The genetic and evolutionary basis for somatic cell differentiation in the multicellular alga Volvox carteri: investigations into the regulation of regA expression
University of New Brunswick
The evolution of life is characterized by a series of major transitions in the complexity of biological systems. One such transition was from unicellular to multicellular organisms and involved the evolution of sterile somatic cells-a premier example of cooperation. The goal of this thesis was to investigate the genetic and evolutionary basis for somatic cell differentiation in Volvox carteri, a simple multicellular green alga composed of ca. 2,000 somatic cells and up to 16 reproductive cells (gonidia). In V carteri, the terminal differentiation of small somatic cells involves the expression of regA, a gene coding for a transcription factor thought to repress nuclear genes required for chloroplast biogenesis and, thus, for cell growth and division. regA induction is likely dependent on cell size, but the molecular mechanism whereby cell size is translated into regA expression remains to be elucidated.
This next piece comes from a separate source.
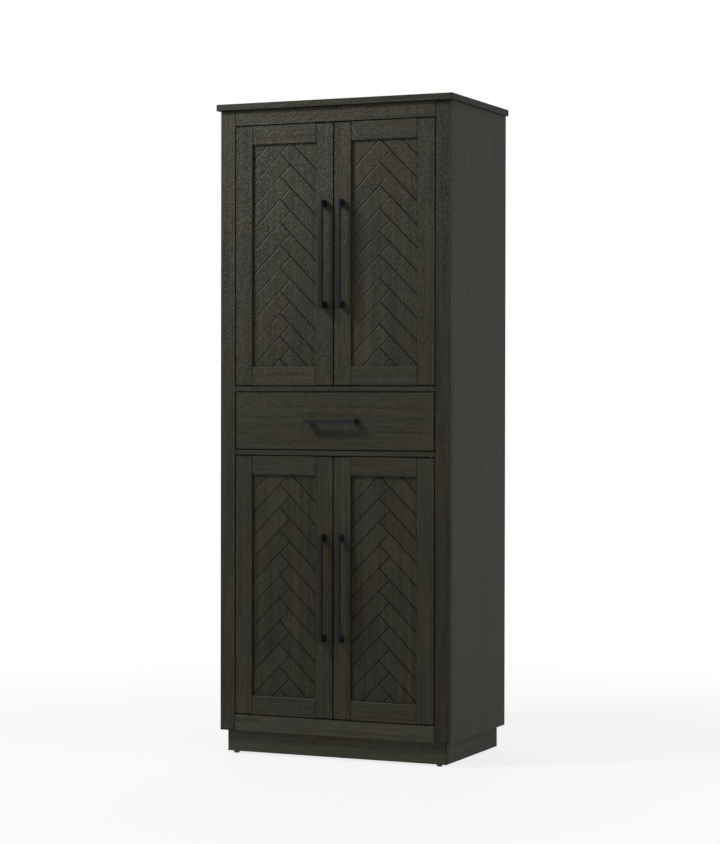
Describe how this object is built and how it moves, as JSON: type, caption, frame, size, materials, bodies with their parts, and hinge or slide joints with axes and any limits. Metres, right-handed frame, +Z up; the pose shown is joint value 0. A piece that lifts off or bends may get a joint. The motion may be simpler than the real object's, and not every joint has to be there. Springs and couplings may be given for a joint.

This study focused on the regulation of regA expression by employing mechanistic and evolutionary approaches. Using a regA-/gonidialess double mutant strain characterized in this study, I showed for the first time that in addition to its developmental expression, regA can be induced by environmental stimuli, and this induction is also dependent on cell size. These findings provide support for a previously proposed hypothesis that regA evolved from an ancestral stress-response gene. Furthermore, in mutants expressing a non-functional RegA protein, the conditions that trigger regA expression also induce programmed cell death, which points towards a dual function for regA in cell fitness: to decrease cell reproduction (by repressing cell growth) and to increase cell survival (by conferring resistance to stress). Genes with antagonistic pleiotropic effects on fitness have been proposed to stabilize cooperation, and regA is the first such example in multicellular organisms with unitary development (i.e., developed from a single cell). To identify transcription factors binding to cis-regulatory elements of regA I have used yeast one-hybrid assays. No potential candidates were identified, suggesting that cooperative binding of proteins or multi-protein complexes are involved in the regulation of regA. Overall, this study provides novel insights into our understanding of somatic cell differentiation, from both a mechanistic and an evolutionary perspective.